Ernest Hemingway: Allá en Michigan

Es un relato corto, de apenas siete páginas, y absolutamente magistral. 
Una mujer enamorada de un hombre que apenas le presta atención. Deseosa de que él se acerque, la toque, le hable. Ella espera. Es una mujer de una época muy concreta, que no se lanzaría jamás, que entiende el amor como espera y entrega. 
Un hombre que se da cuenta de que ella lo espera. Que aguarda una oportunidad o no piensa demasiado en ella, sabedor de que cuando dé un paso, el primer paso, ella responderá afirmativamente, se abandonará en sus brazos. 

La narración, en tercera persona, no malgasta adjetivos, imágenes, escenas. Muestra casi tanto como esconde -la conocida teoría del iceberg del autor-, permite entrever pero nunca hurta, porque cuando se produce el encuentro están todas las palabras necesarias, no faltan las caricias y no falta lo real. 

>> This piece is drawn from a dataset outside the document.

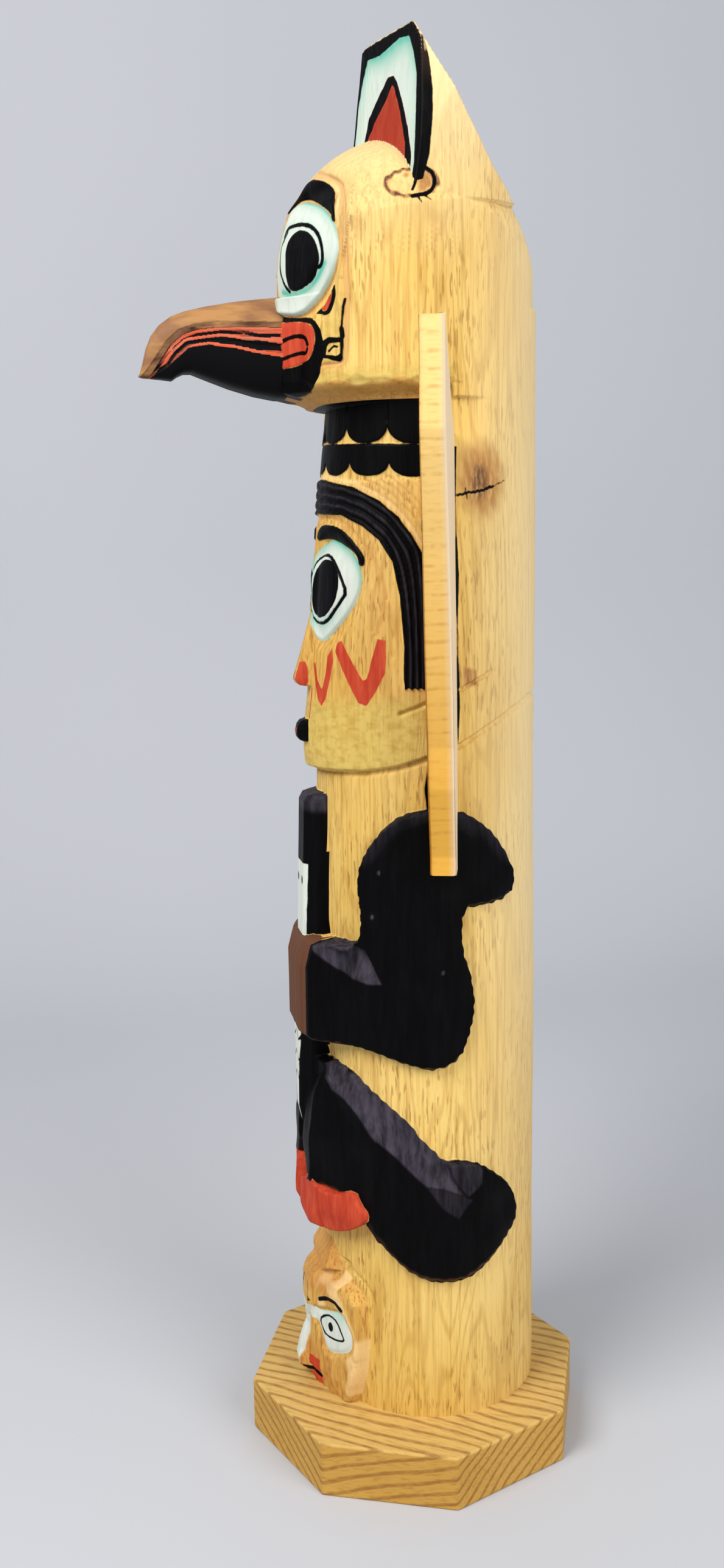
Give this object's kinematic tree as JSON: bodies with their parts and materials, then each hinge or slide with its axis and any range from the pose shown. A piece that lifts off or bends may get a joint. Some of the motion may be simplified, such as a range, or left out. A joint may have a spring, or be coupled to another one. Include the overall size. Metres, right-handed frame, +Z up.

Hay rudeza. Tanta como delicadeza en el encuentro de esos dos llamados a estar juntos aunque sea una única vez. Y el equilibrio es inmejorable porque podemos verlos a los dos, vemos al hombre y a la mujer. Y, además, la mirada se queda con ella, la acompaña finalmente a ella, nos pone del lado de ella, lo que rompe de paso con el extendido tópico del machismo inamovible de Hemingway.